Les gestionnaires en intendance ont désormais leur CFC pour adultes

Unique en Suisse, une première volée en formation qualifiante a démarré en octobre dernier à Genève

Laurie Josserand Office pour l’orientation, la formation professionnelle et continue (OFPC)

Il est des métiers dont on ne soupçonne pas la dimension sociale, ni le côté technique et encore moins l’aspect pluridisciplinaire: la profession de gestionnaire en intendance (GEI) en est une parfaite illustration. Décoration, administration, accueil, distribution de repas, entretien du linge, aide en cuisine, formation de collaborateurs, élaboration de menus: les tâches sont variées et réclament la maîtrise de compétences avérées.

«Cela s’explique également par la diversité des lieux de travail: appartements de particuliers, établissements médicosociaux, cliniques, cafétéria d’établissements scolaires, foyers, précise Sandra Bissig, présidente de l’OrTra intendance Genève, l’organe faîtier du secteur. Les employeurs ont donc tout intérêt à avoir des professionnels qualifiés, ce qui donne une importance capitale à la question de la formation.»

Pour répondre à ces besoins, plusieurs partenaires (OrTra intendance, Service de la formation continue de l’Office pour l’orientation, la formation professionnelle et continue (OFPC), établissements médico-sociaux) ont lancé, en octobre 2017, une filière CFC de gestionnaire en intendance par la prise en compte des acquis de l’expérience, unique en Suisse.

Formation modulaire

Pour entrer dans le dispositif, l’expérience professionnelle est un prérequis incontournable: cinq ans de pratique sont exigés, dont deux en emploi dans le domaine de l’intendance ou du nettoyage. Les candidats doivent aussi être titulaires d’une attestation fédérale de formation professionnelle (AFP), maîtriser le français et les opérations mathématiques de base.

Autre condition sine qua non: être contribuable à Genève depuis au moins un an, ce qui garantit une prise en charge financière du dispositif. Pour les personnes ne possédant pas de titre du secondaire II, suivre les modules de culture générale est indispensable. «Chaque jeudi soir de 16 h 30 à 20 h, je fréquente l’Ecole de culture générale pour adultes afin de passer les trois modules nécessaires à l’obtention du CFC, explique MarieYvette Mbani, qui vient d’entamer sa formation de GEI après avoir obtenu l’AFP d’employée en intendance par la même voie. Les journées sont longues, mais le jeu en vaut la chandelle!»

Application pratique

Du côté de la pratique, la formation est basée sur le transfert de compétences et les mises en situation professionnelles. Les intervenants ont donc opté pour des modules professionnels dispensés sur différents lieux de travail. Ainsi, tout au long des deux ans du cursus, l’acquisition des connaissances sur le circuit du linge se fait parfois le week-end dans les ateliers buanderie de l’ORIF Vernier. L’apprentissage de la cuisine, de la plonge et du nettoyage s’effectue au Centre de formation professionnelle, Services et hôtellerierestauration, tandis que l’EMS des Charmilles met à disposition ses locaux pour la théorie (administration, communication) et l’EMS Les Châtaigniers pour l’entraînement au service.
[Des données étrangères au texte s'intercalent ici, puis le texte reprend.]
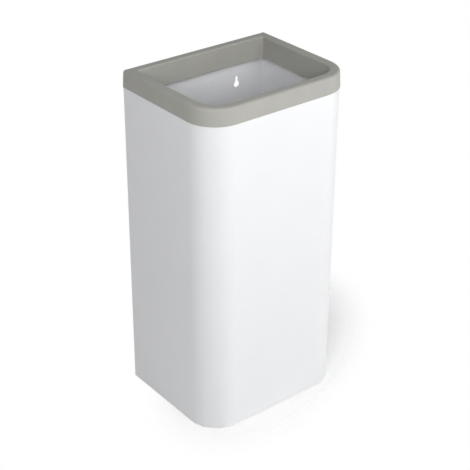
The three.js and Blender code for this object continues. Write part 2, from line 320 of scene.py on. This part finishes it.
def shell_columns():
    """Places along the middle of the wrapped sheet, from one rear edge round the front to the other.

    Each has a point in plan, the way inward, and whether the stretch that follows is plain, a relief slit or folded
    inward.
    """
    middle = SHEET / 2
    x = side_face - middle
    corners = [
        Vector((REAR_FLANGE - side_face, rear_face - middle)),
        Vector((-x, rear_face - middle)),
        Vector((-x, front_face + middle)),
        Vector((x, front_face + middle)),
        Vector((x, rear_face - middle)),
        Vector((side_face - REAR_FLANGE, rear_face - middle)),
    ]
    fold, bend = FOLD_RADIUS - middle, FRONT_RADIUS - middle
    steps = [FOLD_STEPS, LARGE_ARC_STEPS, LARGE_ARC_STEPS, FOLD_STEPS]
    line = folded_line(corners, [fold, bend, bend, fold], steps)
    run_rear = rear_face - SHEET - SEAT_FLANGE
    run_front = front_face + FRONT_RADIUS
    run_side = side_face - FRONT_RADIUS
    columns = [(point, normal, "plain") for point, normal in line]
    runs = [
        (Vector((-x, run_rear)), Vector((-x, run_front))),
        (Vector((-run_side, front_face + middle)), Vector((run_side, front_face + middle))),
        (Vector((x, run_front)), Vector((x, run_rear))),
    ]
    for start, end in runs:
        way = (end - start).normalized()
        inward = left_of(way)
        first = next(
            i for i, (point, normal, _) in enumerate(columns)
            if (point - start).dot(way) > -PLACE_TOLERANCE
            and abs((point - start).dot(inward)) < PLACE_TOLERANCE
            and normal.dot(inward) > SAME_DIRECTION
        )
        rest = columns[first:]
        while (rest[0][0] - end).dot(way) < -PLACE_TOLERANCE and rest[0][1].dot(inward) > SAME_DIRECTION:
            rest.pop(0)
        marks = [
            (start, "relief"),
            (start + way * RELIEF_WIDTH, "folded"),
            (end - way * RELIEF_WIDTH, "relief"),
        ]
        if (rest[0][0] - end).length > PLACE_TOLERANCE:
            marks.append((end, "plain"))
        columns[first:] = [(point, inward, kind) for point, kind in marks] + rest
    return columns


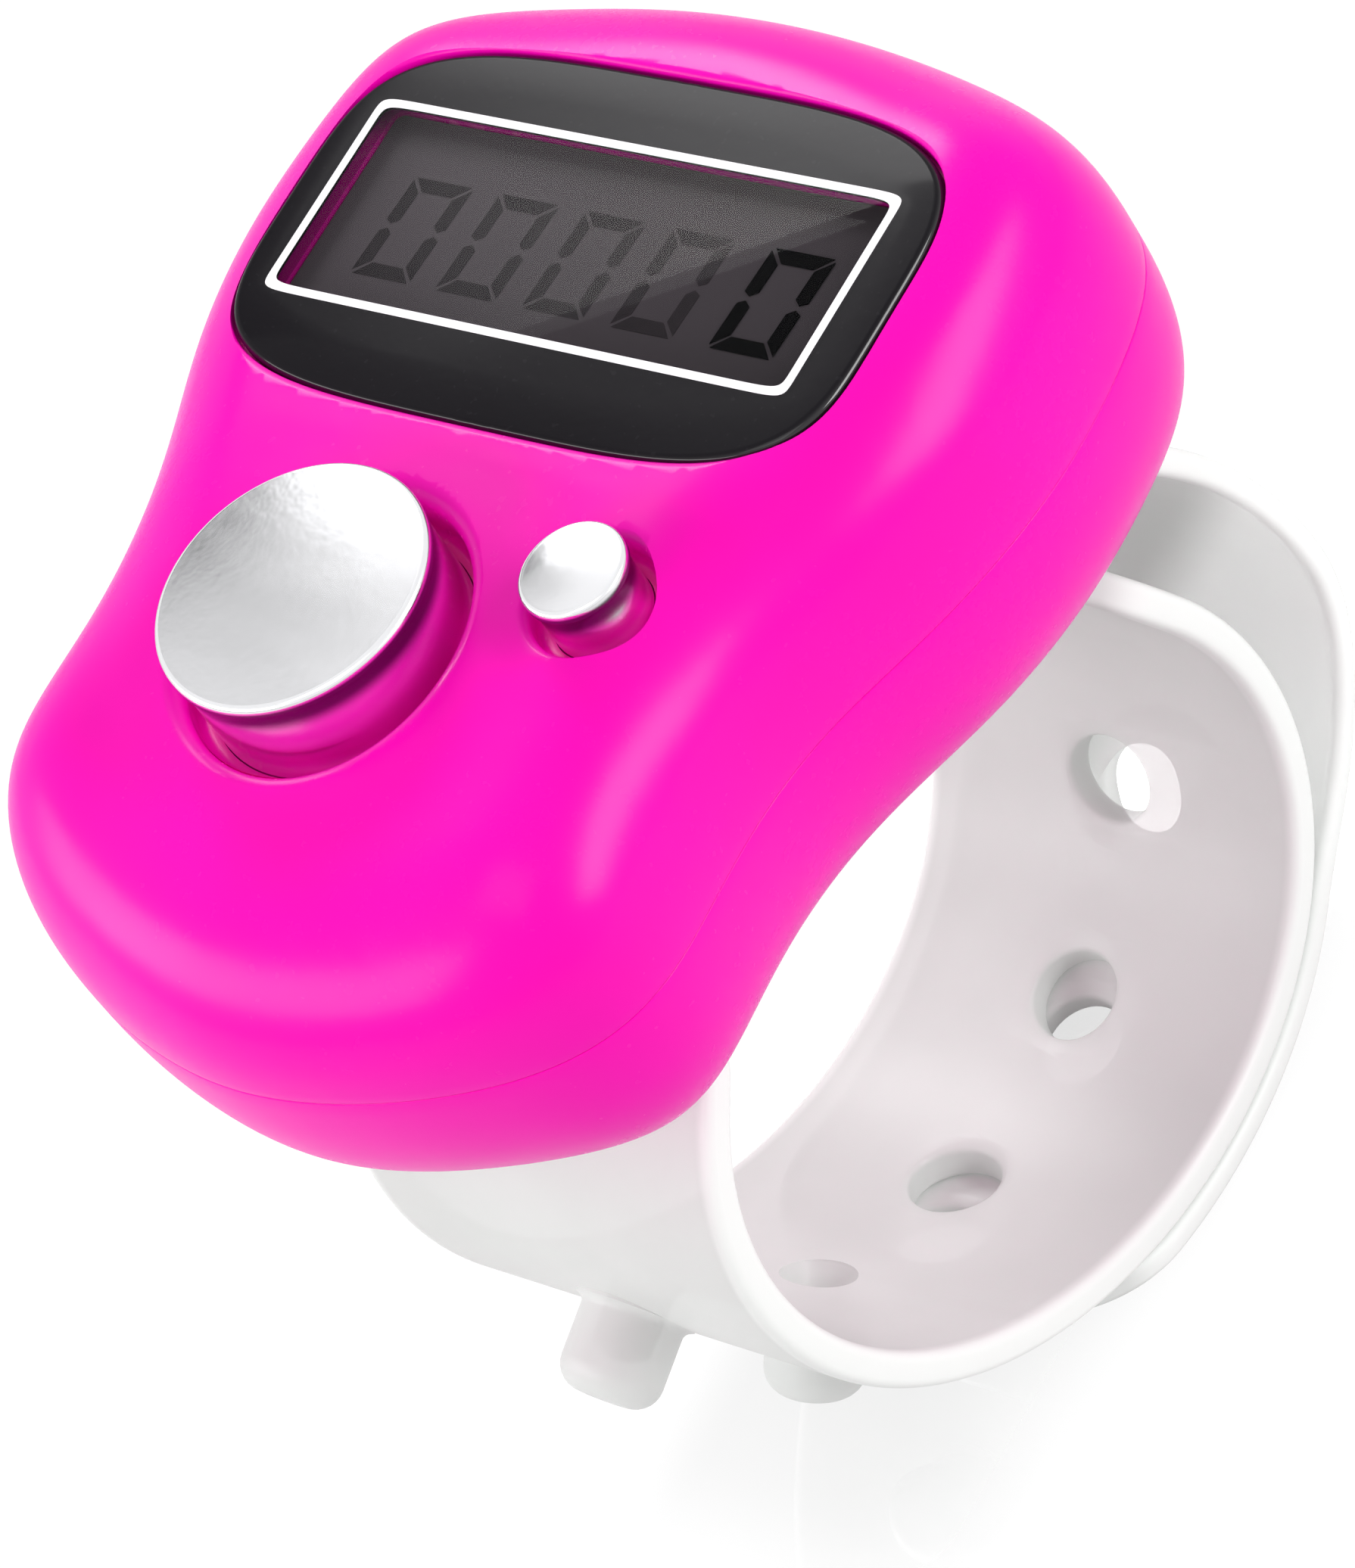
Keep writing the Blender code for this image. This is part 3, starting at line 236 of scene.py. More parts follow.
# Metres along the bright card's edge, from its middle, between which it brightens
CARD_FADE = (-0.034, 0.012)
GREY_CARD_PLACE = (-184, 88, 232)
GREY_CARD_SIZE = 84
GREY_CARD_SHADE = 0.55
FLOOR_SIZE = 600.0
FLOOR_GAP = 0.02
FLOOR_GLOW = 1.06
FLOOR_SHARE = 0.93
# Where the floor mirrors, in metres: from its left, to its right and from its front
MIRROR_LEFT = (-0.0075, -0.0045)
MIRROR_RIGHT = (0.0, 0.008, 0.3, 0.0)
MIRROR_FRONT = (-0.0155, -0.010)
WORLD_LIGHT = 0.38
WHITE = (1, 1, 1, 1)

# Inner parts, in metres
CAPACITOR_X = 0.006812
TIN_START = 0.00048


# Shader nodes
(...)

«Manipuler des produits d’entretien chimiques, savoir ce que l’on fait du linge infectieux ou pro poser une collation en fonction de régimes particuliers ne s’improvise pas, insiste Sandra Bissig. La formation permet aux employeurs de gagner du temps et garantit aussi la sécurité des collaborateurs et des personnes prises en charge.»

Savoir communiquer

Par rapport au cursus AFP, la formation CFC accorde une place prépondérante à la communication. «Donner des instructions à des personnes (souvent allophones) qu’on est amené à former, communiquer avec des fournisseurs ou s’entretenir avec des résidents jeunes ou seniors implique différents styles de communication, note Djamal Yazli, employé à la cafétéria de l’Ecole de commerce Raymond-Uldry, qui suit actuellement la formation de GEI. Cette compétence transversale est abordée dans tous les modules du CFC.»
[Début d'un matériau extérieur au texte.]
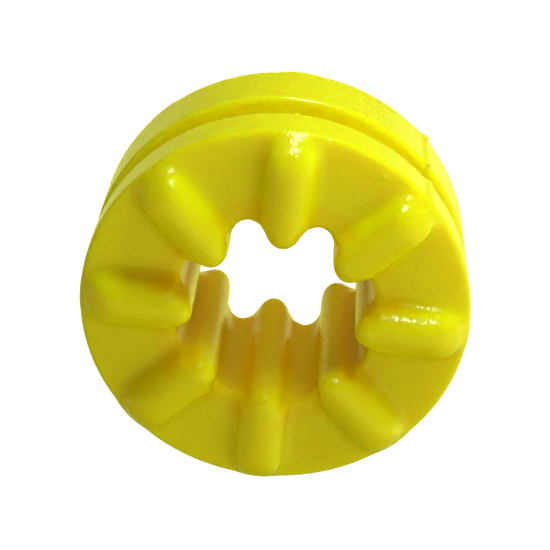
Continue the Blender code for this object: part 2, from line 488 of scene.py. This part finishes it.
def direction(azimuth, elevation):
    """Unit vector away from the origin, in degrees: azimuth 0 in front, 90 to the right."""
    az, el = radians(azimuth), radians(elevation)
    return Vector((sin(az) * cos(el), -cos(az) * cos(el), sin(el)))


def softbox(name, way, distance, size, power, color, in_gloss=False):
    """An area light that faces the origin. Only one in the gloss is seen reflected."""
    light = bpy.data.lights.new(name, "AREA")
    light.shape = "RECTANGLE"
    light.size, light.size_y = size
    light.energy = power
    light.color = color
    made = bpy.data.objects.new(name, light)
    made.location = way * distance
    made.rotation_euler = way.to_track_quat("Z", "Y").to_euler()
    made.visible_glossy = in_gloss
    bpy.context.scene.collection.objects.link(made)


softbox("key_softbox", direction(26, 80), 0.16, (0.03, 0.07), 0.12, (0.66, 1, 0.85), in_gloss=True)
softbox("side_softbox", direction(80, 45), 0.16, (0.13, 0.13), 0.14, (0.82, 1, 0.8))
softbox("front_softbox", direction(0, 30), 0.60, (0.25, 0.25), 0.30, (1, 0.6, 0.4))
softbox("back_softbox", direction(180, 38), 0.50, (0.30, 0.30), 0.85, (1, 0.90, 0.6))

# ---------------------------------------------------------------- camera
CAMERA_ELEVATION = 26.8
CAMERA_AZIMUTH = -0.2
CAMERA_ROLL = 6.4
CAMERA_DISTANCE = 0.268
LENS = 109.7
SENSOR = 36.0
SHIFT_X = -0.0058
SHIFT_Y = 0.0012
CLIP_START, CLIP_END = 0.01, 20

camera_data = bpy.data.cameras.new("camera")
camera_data.lens = LENS
camera_data.sensor_width = SENSOR
camera_data.clip_start, camera_data.clip_end = CLIP_START, CLIP_END
camera_data.shift_x, camera_data.shift_y = SHIFT_X, SHIFT_Y
camera = bpy.data.objects.new("camera", camera_data)
back = direction(CAMERA_AZIMUTH, CAMERA_ELEVATION)
roll = Matrix.Rotation(radians(CAMERA_ROLL), 3, "Z")
turn = back.to_track_quat("Z", "Y").to_matrix() @ roll
camera.matrix_world = Matrix.Translation(back * CAMERA_DISTANCE) @ turn.to_4x4()
bpy.context.scene.collection.objects.link(camera)
bpy.context.scene.camera = camera
bpy.context.scene.view_settings.view_transform = "Standard"
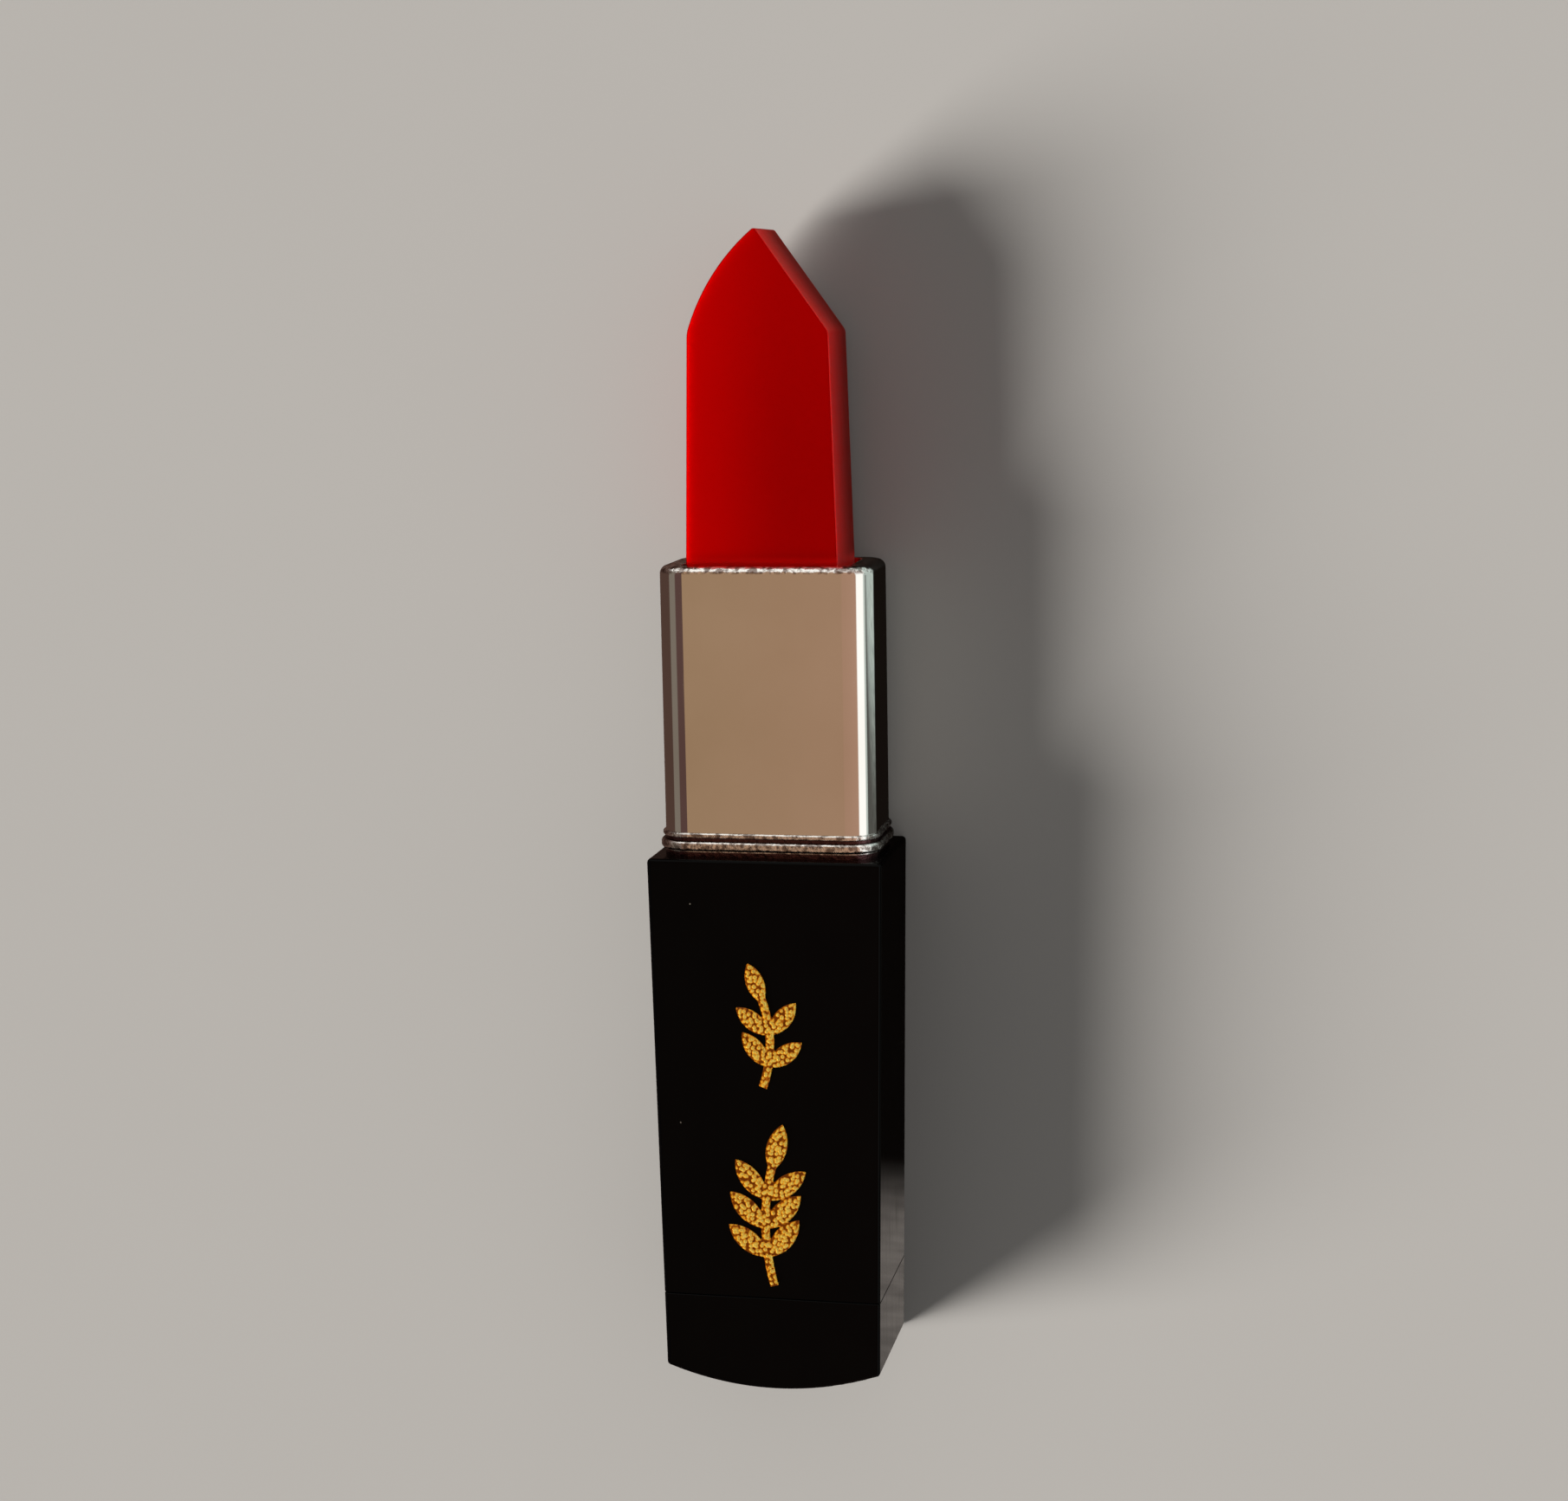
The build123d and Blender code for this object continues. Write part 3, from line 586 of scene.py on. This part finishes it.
def key_light():
    """A large soft light, which reflections see as one of the cards instead."""
    lamp = bpy.data.lights.new("key", "SUN")
    lamp.energy = KEY_STRENGTH
    lamp.color = KEY_COLOUR
    lamp.angle = math.radians(KEY_SOFTNESS)
    key = bpy.data.objects.new("key", lamp)
    heading, drop = math.radians(KEY_HEADING), math.radians(KEY_ELEVATION)
    travel = Vector((math.cos(heading) * math.cos(drop), math.sin(heading) * math.cos(drop), -math.sin(drop)))
    key.rotation_euler = travel.to_track_quat("-Z", "Y").to_euler()
    key.visible_glossy = False
    scene.collection.objects.link(key)


def surroundings():
    """Fill for matt surfaces, the cards for shiny ones, and a plain backdrop for the camera."""
    world = bpy.data.worlds.new("studio")
    scene.world = world
    world.use_nodes = True
    world.cycles.sampling_method = "NONE"
    graph = Graph(world.node_tree)
    direction = graph.node("ShaderNodeTexCoord").outputs["Generated"]
    axes = graph.node("ShaderNodeSeparateXYZ", {0: direction}).outputs
    turn = graph.math("ARCTAN2", axes["X"], axes["Z"])
    share = graph.math("ADD", graph.math("DIVIDE", turn, 2 * math.pi), 0.5)
    cards = graph.ramp(share, *[((angle + 180) / 360, colour) for angle, colour in CARDS])
    cards = graph.mix(graph.remap(axes["Y"], TOP_CARD_RISE), cards, TOP_CARD_COLOUR)
    path = graph.node("ShaderNodeLightPath").outputs
    aim = graph.node("ShaderNodeVectorMath", {0: direction, 1: FILL_SIDE}, operation="DOT_PRODUCT")
    fill = graph.mix(graph.remap(aim.outputs["Value"], FILL_RANGE), FILL_LOW, FILL_HIGH)
    seen = graph.mix(path["Is Glossy Ray"], fill, cards)
    seen = graph.mix(path["Is Camera Ray"], seen, BACKDROP_COLOUR)
    graph.feed(world.node_tree.nodes["Background"].inputs["Color"], seen)


def camera():
    """The camera, at its place over the lipstick."""
    lens = bpy.data.cameras.new("camera")
    lens.lens = CAMERA_LENS
    lens.sensor_width = CAMERA_SENSOR
    lens.clip_start, lens.clip_end = CAMERA_CLIP
    eye = bpy.data.objects.new("camera", lens)
    eye.location = CAMERA_PLACE
    eye.rotation_euler = [math.radians(angle) for angle in CAMERA_TURN]
    scene.collection.objects.link(eye)
    scene.camera = eye


# ---------------------------------------------------------------- making
camera()
stage()
key_light()
surroundings()
dress_nodes()
glitter_relief()
scene.view_settings.view_transform = "Standard"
Cette opportunité de faire reconnaître ses compétences est aussi une forme de reconnaissance pour des professionnels de l’ombre qui assurent un sérieux et une qualité de service reconnus et salués. «S’il nous semble tout à fait normal d’entrer dans une institution propre et joliment décorée, c’est aux gestionnaires en intendance qu’on le doit, rappelle Morgane Odier-Gauthier, conseillère au Service de la formation continue de l’OFPC. Sans oublier que l’obtention du CFC leur permet de former leurs collègues et de contribuer ainsi à assurer la relève.»